Do SAP partner certifications (Gold, Platinum) guarantee delivery quality?

No. Certifications indicate organisational investment in SAP, not the quality of the specific team assigned to your project. A Gold partner with 2,000 consultants may have 5 people who know V2. Ask about individual team members, not the company badge.

How long should an SAP CX implementation take?

SAP Sales Cloud V2: 3-6 months. Service Cloud V2: 3-5 months. Commerce Cloud: 4-9 months. With ERP integration, add 4-8 weeks. Average ERP implementation timelines have dropped from 15.5 months to 9 months with SaaS adoption (Panorama Consulting, 2025).

Should I choose a large consultancy or a boutique partner?

Depends on your scale and complexity. Large consultancies offer global reach and deep bench strength. Boutique partners offer senior-level attention and accountability. For mid-market SAP CX projects, boutique partners typically deliver faster because you get the same people from scoping to go-live. No bait-and-switch.

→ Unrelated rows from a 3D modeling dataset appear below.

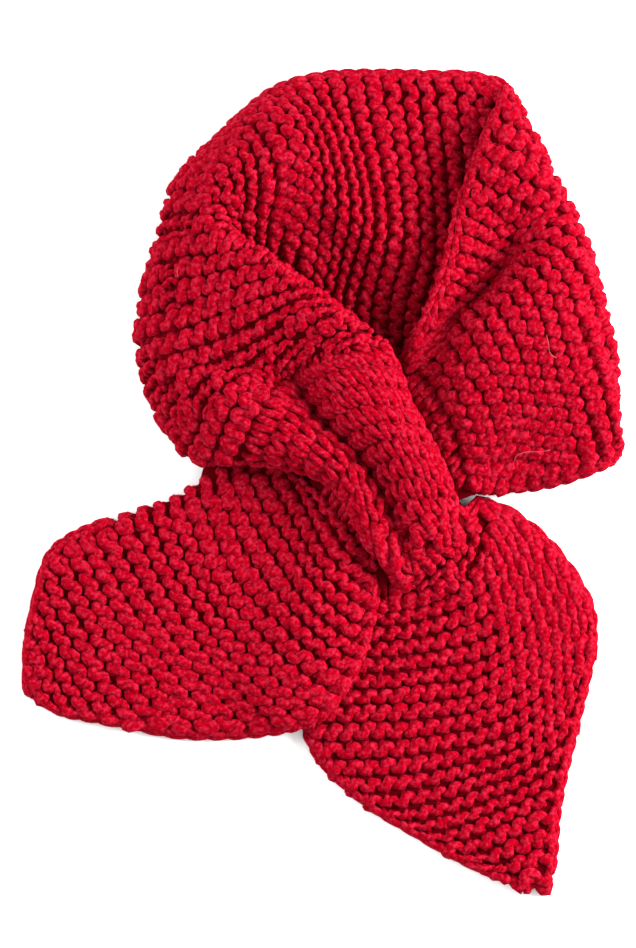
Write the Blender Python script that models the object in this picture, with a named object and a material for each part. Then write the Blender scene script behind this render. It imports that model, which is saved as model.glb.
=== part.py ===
"""Knitted pull-through scarf, laid flat.

One strip of chunky knitting, cast on at the right tail's tip and bound off at the left tail's tip.
Garter stitch throughout, apart from a knit-rib slot (two separate layers) above the right tail and
the knit-rib stretch that is pulled through that slot. Ridge numbers count the garter ridges from
the cast-on tip; one ridge is two knitted rows.

Frame: +Z up, metres, the strip lies on z = 0.
"""
import math

import bmesh
import bpy
import numpy as np

# sizes in millimetres
WALL = 4.6            # thickness of the knitting between its two wavy faces
RIDGE_RISE = 0.7      # how far a garter ridge stands out of the wall
FULL_PITCH = 6.5      # ridges closer together than this stand out less
RIB_RISE = 0.6        # how far a knit column stands out of the wall
REST_LIMIT = 2.6      # what hangs lower than this lies flat on the surface
CENTRE = (0.96, 0.57)  # middle of the outline, moved to the origin

# Section tables. A row is (ridge number, points across the strip from its long edge A to its other
# edge B); a point is (x, y, height of the strip's mid surface), in millimetres.
# Right tail, columns evenly from edge A to edge B.
RIGHT_TAIL = (
    (0, (70.5, -166, 3.2), (74, -167, 3.2), (77.5, -168, 3.2), (80.5, -169, 3.2),
     (84, -169.5, 3.2), (88, -169.5, 3.2), (91.5, -169.5, 3.2), (95.5, -169, 3.2)),
    (2, (55.5, -158.5, 3.2), (61, -159, 3.4), (66.5, -159, 3.5), (72, -159, 3.6),
     (78.5, -158.5, 3.6), (85, -158, 3.5), (91, -157, 3.3), (97, -156, 3.2)),
    (4, (38.5, -148.5, 3.2), (46, -149, 3.5), (54.5, -148.5, 3.7), (63.5, -148, 3.8),
     (72, -147, 3.8), (81, -145.5, 3.6), (89.5, -144, 3.4), (98, -142, 3.2)),
    (6, (22.5, -139, 3.2), (33, -139.5, 3.6), (43.5, -138.5, 3.9), (55.5, -138, 4),
     (67, -136, 4), (78.5, -134, 3.8), (90, -131, 3.5), (100.5, -127.5, 3.2)),
    (8, (9, -128, 3.2), (21, -129, 3.7), (34, -128, 4), (48, -127, 4),
     (62, -124.5, 4), (76.5, -122, 4), (90.5, -118, 3.6), (104, -113, 3.2)),
    (10, (-1.5, -116, 3.2), (12.5, -117, 3.7), (27.5, -116.5, 4), (43.5, -114.5, 4),
     (60, -112, 4), (76.5, -108.5, 4), (92.5, -103.5, 3.7), (107.5, -98, 3.2)),
    (12, (-6.5, -103, 3.2), (8.5, -104, 3.6), (25, -103.5, 4), (42.5, -102, 4),
     (60, -99, 4), (77.5, -95.5, 4), (95, -90, 3.9), (111, -83.5, 3.2)),
    (14, (-4, -89.5, 3.2), (11, -90.5, 3.4), (27.5, -90, 3.6), (44.5, -88, 4),
     (62, -85.5, 4), (80, -80.5, 4), (97.5, -75, 4), (113.5, -68, 3.2)),
    (16, (2.5, -75.5, 3.2), (16, -76.5, 3.3), (30.5, -76, 3.3), (46.5, -74.5, 3.6),
     (63, -71, 4), (80, -65.5, 4), (96, -59, 4), (111.5, -51.5, 3.2)),
    (18, (10, -62, 3.2), (22.5, -63.5, 3.2), (35.5, -63, 3.2), (49.5, -61, 3.5),
     (64, -56.5, 4.2), (77.5, -50, 4.8), (89.5, -40.5, 4.4), (98.5, -31, 3.2)),
    (19.5, (18, -53.5, 3.2), (27.5, -54, 3.2), (38.5, -53, 3.3), (50.5, -50.5, 4.6),
     (61.5, -45.5, 5.8), (72, -37.5, 6), (80, -27.5, 4.8), (86, -19, 3.2)),
    (20.4, (24.5, -48.5, 3.6), (32, -47.5, 4.6), (40.5, -46, 6.5), (50, -42.5, 8),
     (59, -36.5, 8.6), (66.5, -29, 8), (72, -20.5, 6.2), (76, -12.5, 4.2)),
)

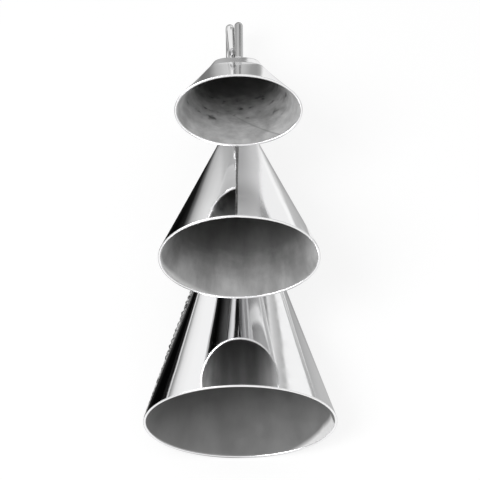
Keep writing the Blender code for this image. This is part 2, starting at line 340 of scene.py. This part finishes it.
def makeRod(name, node, points, material):
    deselectAll()
    bpy.ops.curve.primitive_bezier_curve_add()
    rod = bpy.context.object
    rod.name = name
    curve = rod.data
    curve.splines.clear()
    spline = curve.splines.new("POLY")
    spline.points.add(len(points) - 1)
    for place, point in zip(spline.points, points):
        place.co = (*point, 1.0)
    curve.bevel_depth = sheet["rodRadius"]
    curve.bevel_resolution = 10
    curve.use_fill_caps = True
    bpy.ops.object.convert(target="MESH")
    rod = bpy.context.object
    startEdit(rod, "VERT")
    backToEdit()
    bpy.ops.mesh.select_all(action="SELECT")
    bpy.ops.mesh.remove_doubles(threshold=0.00002)
    bpy.ops.mesh.normals_make_consistent(inside=False)
    bpy.ops.object.mode_set(mode="OBJECT")
    ends = rod.modifiers.new("sawnEnds", "BEVEL")
    ends.width = 0.0006
    ends.segments = 3
    ends.limit_method = "ANGLE"
    ends.angle_limit = math.radians(60)
    bpy.ops.object.modifier_apply(modifier=ends.name)
    bpy.ops.object.shade_smooth_by_angle(angle=math.radians(40))
    rod.data.materials.clear()
    rod.data.materials.append(material)
    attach(rod, "root")
    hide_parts(node)
    print(name, "has", len(rod.data.polygons), "faces")
    return rod


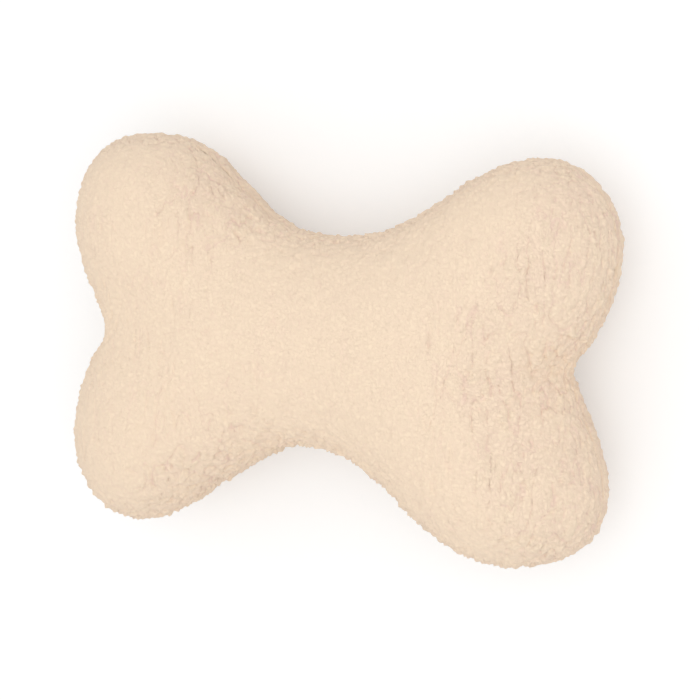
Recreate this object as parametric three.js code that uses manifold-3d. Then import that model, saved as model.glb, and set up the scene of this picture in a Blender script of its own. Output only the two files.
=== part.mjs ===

What should I budget for change management?

10-15% of the total project cost. Training, key-user workshops, and adoption tracking should be in the scope from day one. Fifty-one per cent of companies experience operational disruptions at go-live (Panorama Consulting, 2025). Proper change management prevents most of that.

How do I verify a partner’s claims about their track record?

Ask for client references and actually call them. That’s the key bit. Ask the reference: Did the project go live on time? Did the budget hold? Would you use this partner again? SAP Quality Awards are also verifiable evidence of successful delivery.